JG: Oh ... [both laugh] I have a wonderful girlfriend right now. It's so hard to find people in this business that you really connect with, but yeah, I'm seeing someone who's very nice.

RF: And you're finding the distance and the touring and all that to be manageable?

JG: That is kind of tricky, but it's okay. As David said to me, the golden microphone is in front of me now, and I have to use it as much as I can, otherwise it will be passed along. So I'm working as hard as I can and opening as many doors as possible. And she understands.

RF: One of the things that strikes me listening to your music is that you've managed to keep a vulnerability in your sound and in your presentation. It's something that I think really touches people. How do you prepare yourself emotionally before recording or performing to get to that place?

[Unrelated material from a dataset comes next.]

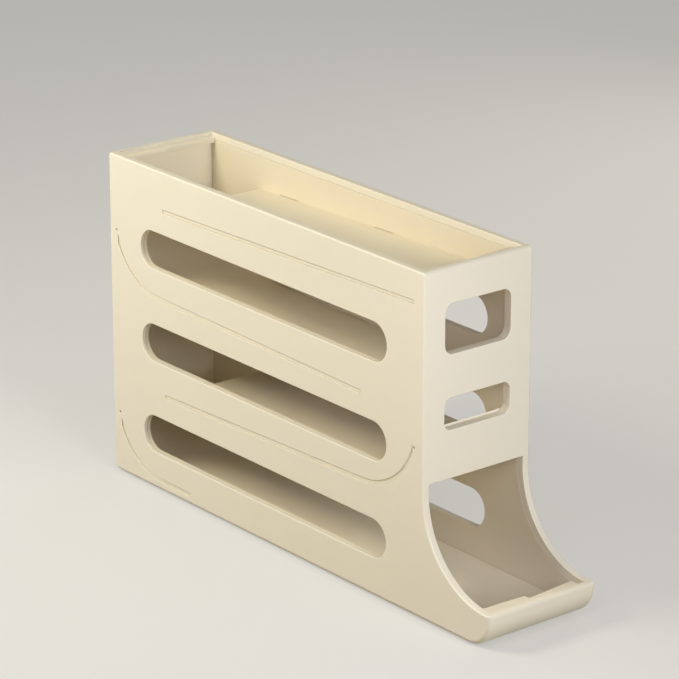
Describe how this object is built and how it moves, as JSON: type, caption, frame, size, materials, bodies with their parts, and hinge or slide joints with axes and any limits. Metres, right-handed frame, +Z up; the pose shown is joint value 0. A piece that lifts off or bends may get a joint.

JG: For me the lyric is extremely important. It has to be something I feel--even if it's not written by me--and that I can make my own.

RF: So you connect first to the text?

JG: It depends. So often you're disappointed because one is greater than the other, and they've got to match. After a first album that does as well as mine did, you get sent many songs that just aren't right. So I had a real urge on this second album to do some writing and to sit down and ask myself what it is I'd like to express.

RF: So you're writing now as well?

JG: Yeah. I co-wrote three songs on this album, and it's been such a great experience because it got me out of my shell. You have all these emotions in your head, these things you want to say, but you're never fully inspired to take the jump and say them because you've got these wonderful writers around you all the time. This time, though, I felt I had to get it out, and I got to do a lot of that on this album. It's a much more vulnerable feeling, but it's a good one.

RF: Tell me how you go about choosing your repertoire. For instance, I found it interesting that so many of the selections on your new CD are in Italian.

JG: There are definitely a bunch of people I trust to advise me. If what they suggest is something I feel I can sing truthfully, I'll go with it. I find songs in Italian to be very romantic and poetic. The language itself is very musical.